In practice this means that inflation happens only when unit labor costs go up, because the price of labor is sort of an independent variable, and thus inflation, in the narrow sense of Monetary Economics, can only happen when unit labor costs go up.
In other words what Monetary Economists are interested in preventing is not normal adjustement of prices dues to varying scarcities, but price-wage inflationary spirals, and these can only be caused by increases in unit labor costs. An only in the unit labor costs of wage earners, because the unit labor costs of high income earners are always low, because they are much more productive. Of course :-).

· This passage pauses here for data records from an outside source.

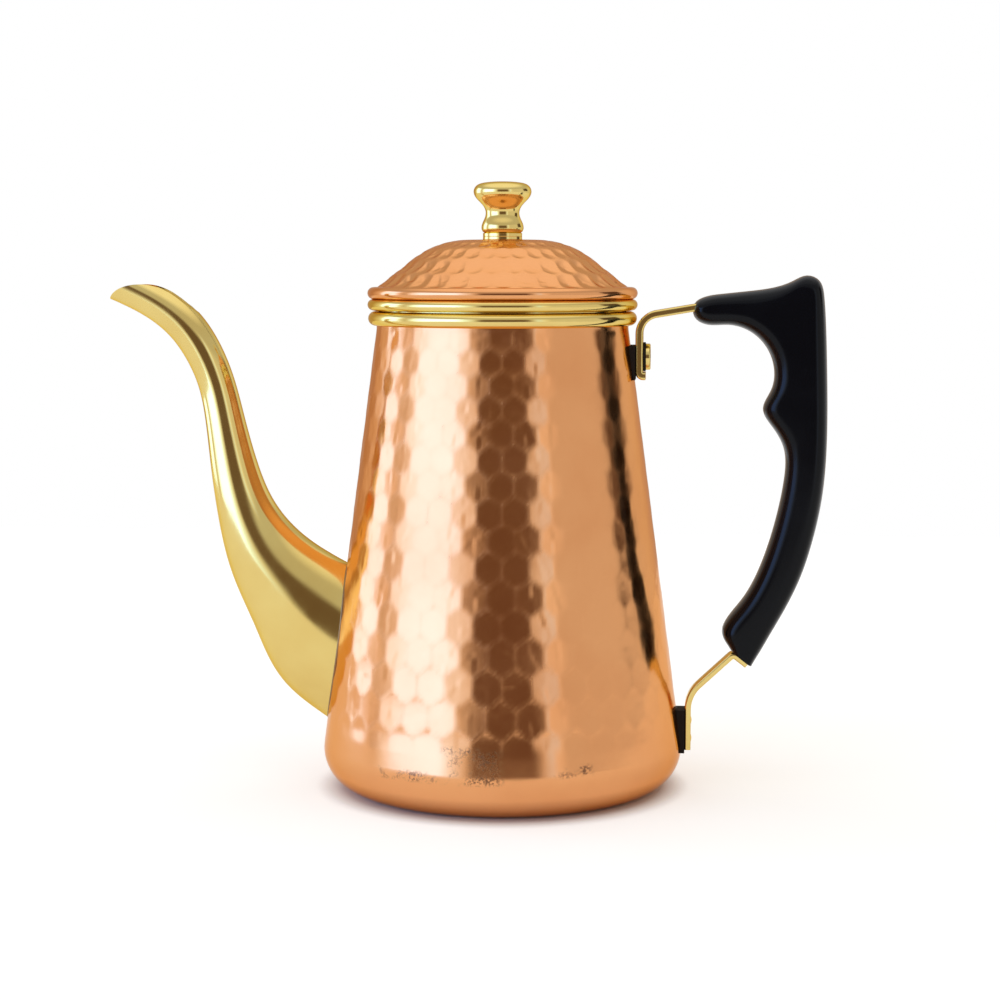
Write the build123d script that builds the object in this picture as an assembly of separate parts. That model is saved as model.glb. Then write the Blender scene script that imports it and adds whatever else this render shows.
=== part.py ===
from build123d import *
from math import atan, cos, radians, sin, tan
import os

# Goose-neck drip kettle with a lift-off lid, in millimetres.
# +Z is up, +X points to the grip and -X to the spout.
# The origin is on the pot's axis, in the plane that the pot stands on.

# Pot wall: a straight taper from the rounded foot up to a short neck.
WALL_FOOT_RADIUS = 65.9
NECK_RADIUS = 44.4
NECK_HEIGHT = 163.2
WALL = 1.0
FOOT_ROUNDING = 14.0

# Base: the wall turns in as a flange, and a joggled disc closes it.
FLANGE_WIDTH = 6.9
SEAM_LAP = 4.0
SOLDER_GAP = 0.05

# Rim: a brass strip rolled round a wire on the neck's edge.
RIM_OVERHANG = 2.9
RIM_THICKNESS = 5.0
RIM_ABOVE_NECK = 1.0
RIM_LIP = 1.4
RIM_WIRE_RADIUS = 1.1
WIRE_CLEARANCE = 0.08
RIM_STRIP = 0.6

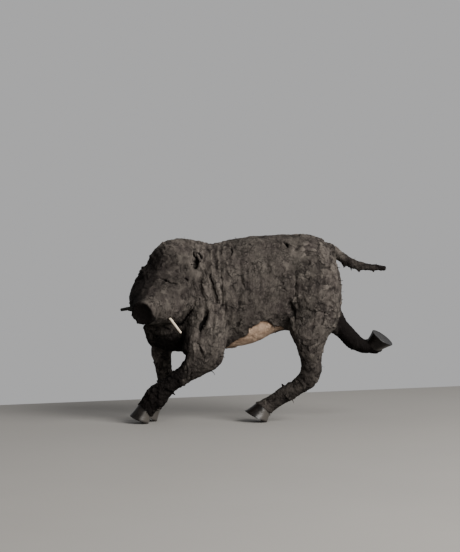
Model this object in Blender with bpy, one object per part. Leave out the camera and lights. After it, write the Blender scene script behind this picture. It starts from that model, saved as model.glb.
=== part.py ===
"""A charging boar in papier-mache, standing on three of its four hooves, with two thin tusks.

The figure faces -X and its left side faces -Y. The ground is z = 0, and the origin lies under the
middle of its outer box. The free form is squared up on a grid, as a sculptor would: its stations are
given in squares, and a square is a share of the figure's length. Hooves and tusks have sizes of
their own, in metres.
"""

import math

import bmesh
import bpy
import numpy as np
from mathutils import Matrix, Vector

# Driving dimensions
FIGURE_LENGTH = 0.360
GRID_SQUARES = 272
SQUARE = FIGURE_LENGTH / GRID_SQUARES

# A hoof is a blunt cone whose top sits back over the heel
FORE_HOOF = {"sole_radius": 0.0134, "top_radius": 0.0098, "height": 0.0205, "lean": 0.0010}
HIND_HOOF = {"sole_radius": 0.0164, "top_radius": 0.0110, "height": 0.0182, "lean": 0.0036}
FORE_TOE_LIFT = math.radians(25)
HIND_TOE_LIFT = math.radians(28.5)
HOOF_SIDES = 40
HEEL_FLAT = 0.0012

TUSK_SHOWN = 0.0242
TUSK_SOCKET = 0.007
TUSK_RADIUS = 0.0016
TUSK_TIP_RADIUS = 0.0010
TUSK_SIDES = 16

SEAT_GAP = 0.0003

# Fineness of the modelling
FORM_VOXEL = 1.25 * SQUARE
TRUNK_PASSES = 14
LIMB_PASSES = 6
BODY_TRIANGLES = 8000
TUBE_SIDES = 28
STEPS_PER_SPAN = 4

# The head's pose: turned towards the figure's left, dropped, and tilted over its own axis
HEAD_TURN = math.radians(71)
HEAD_DROP = math.radians(16)
HEAD_TILT = math.radians(12)
SNOUT = (-111, -74, 109.8)


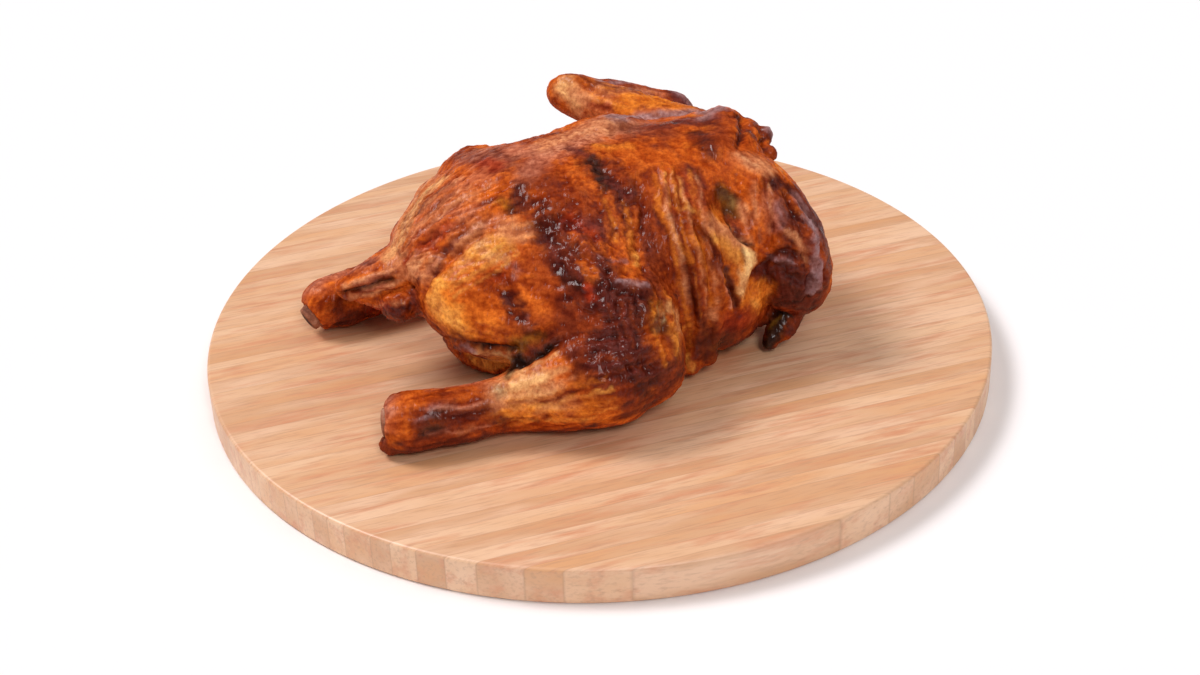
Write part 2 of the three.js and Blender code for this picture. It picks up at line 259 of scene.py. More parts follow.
def board_rings():
    """A point of the profile (r, z) carried round the axis: (r cos a, r sin a, z)."""
    bend = np.linspace(0, math.pi / 2, BOARD_EDGE_STEPS + 1)
    flat = np.linspace(FIRST_RING, 1, BOARD_FLAT_RINGS, endpoint=False) * (BOARD_RADIUS - BOARD_EDGE)
    low_r = BOARD_RADIUS - BOARD_EDGE + BOARD_EDGE * np.sin(bend)
    low_z = BOARD_EDGE - BOARD_EDGE * np.cos(bend)
    r = np.concatenate([flat, low_r, low_r[::-1], flat[::-1]])[:, None]
    z = np.concatenate([flat * 0, low_z, BOARD_THICKNESS - low_z[::-1], flat * 0 + BOARD_THICKNESS])[:, None]
    a = np.linspace(0, 2 * math.pi, BOARD_SIDES, endpoint=False)
    return np.stack([r * np.cos(a), r * np.sin(a), z + 0 * a], axis=-1)


board = new_piece("round_board", [closed_skin(board_rings())], bamboo_strips())
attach(board, "root")
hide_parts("board")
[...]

So if food prices go up because demand increases faster than supply that’s NOT inflation — it is just market repricing. But if car prices go up because factory wages go up faster than factory worker productivity, then THAT’s inflation.
So according to Monetary Economists the Fed should only watch core prices, that is largely prices that depend on the general level of unit labor costs, and raise interests whenever unit labor costs increase to cause a recession to increase unemployment and thus reduce unit labor costs thanks to falling wages.
Naturally the above is not symmetrical: because while the Fed punishes workers with higher unemployment via higher interest rates whenever their wages grow faster than productivity, it does not punish asset holders when asset prices grow faster than their productivity, and does not try to raise employment when wages grow slower than productivity, because neither is “inflation”.
I hope this makes people understand why Monetary Economists look only at core CPI — because that is a proxy for labor costs, and labor costs are the only cause of inflation, as defined by them.